We have had very positive feedback from the clients where we have deployed the solution discussed here as it is relatively easy to implement and maintain. The solution also allows flexibility in the sense that it can accommodate new datasets that providers may make available down the line, even after the whole framework is implemented. It also requires close to no maintenance and, an element that may be significant for smaller E&P organisations, does not require any additional third-party applications or ArcGIS plug-ins.
To give you an idea of how long it takes to run the monthly data update from the sources indicated in Figure 2 (public and commercial), here's some rough numbers:
- Acquisition/download from data sources: 2 to 4 hours (depending on the actual number of datasets updates available from each data source)
- Model-based data pre-processing: ½ to 1 hour
- Python geoprocessing (Python): 3 hours (done overnight or at weekend, no man/effort).
Up-to-date cultural data can then be used by GIS users with confidence and consumed in any GIS client, e.g. ArcGIS Desktop (Figure 1) or ArcGIS Explorer Online (Figure 6).
Figure 6 - Cultural data available in the public domain for the North Sea region visualised in ArcGIS Explorer Online(2)
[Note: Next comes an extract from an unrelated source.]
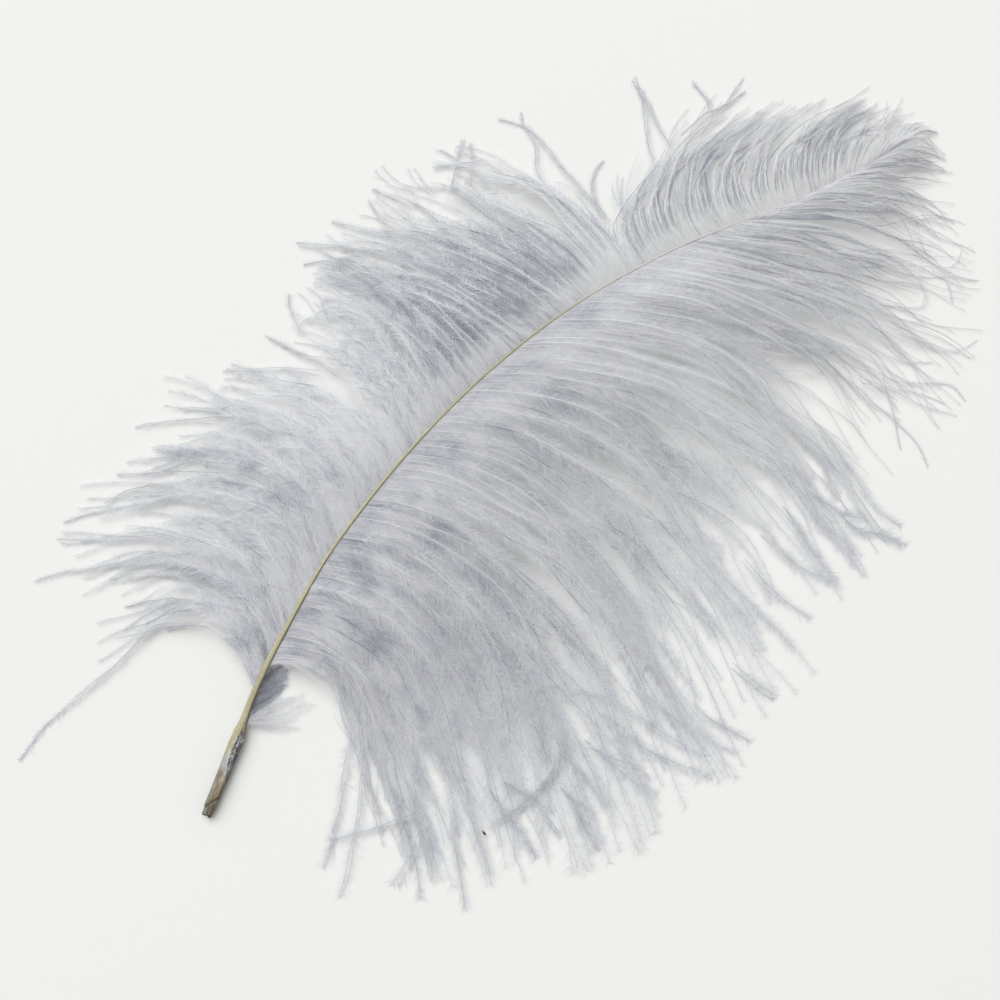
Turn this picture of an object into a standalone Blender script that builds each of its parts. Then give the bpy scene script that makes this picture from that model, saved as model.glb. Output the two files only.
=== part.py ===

Please contact Exprodat using the link at the bottom of this post if you are interested in finding out more about the solution presented here.
Posted by Paola Peroni, Senior GIS Consultant.
- Some providers "attach" the date of the last data update (basically the cut for the vendor's database) to the name of the feature class. So, for instance a field dataset updated at "Date A" would bear the name "Fields_DateA" (not the real name), while the update made available at a following date would be provided, for instance, as "Fields_DateB".
- ArcGIS Explorer Online is the ESRI free online mapping tool which can be used to explore, visualise and share spatial information online. The North Sea Oil and Gas Data map shown in Figure 6 has been compiled by Exprodat using freely available E&P cultural data.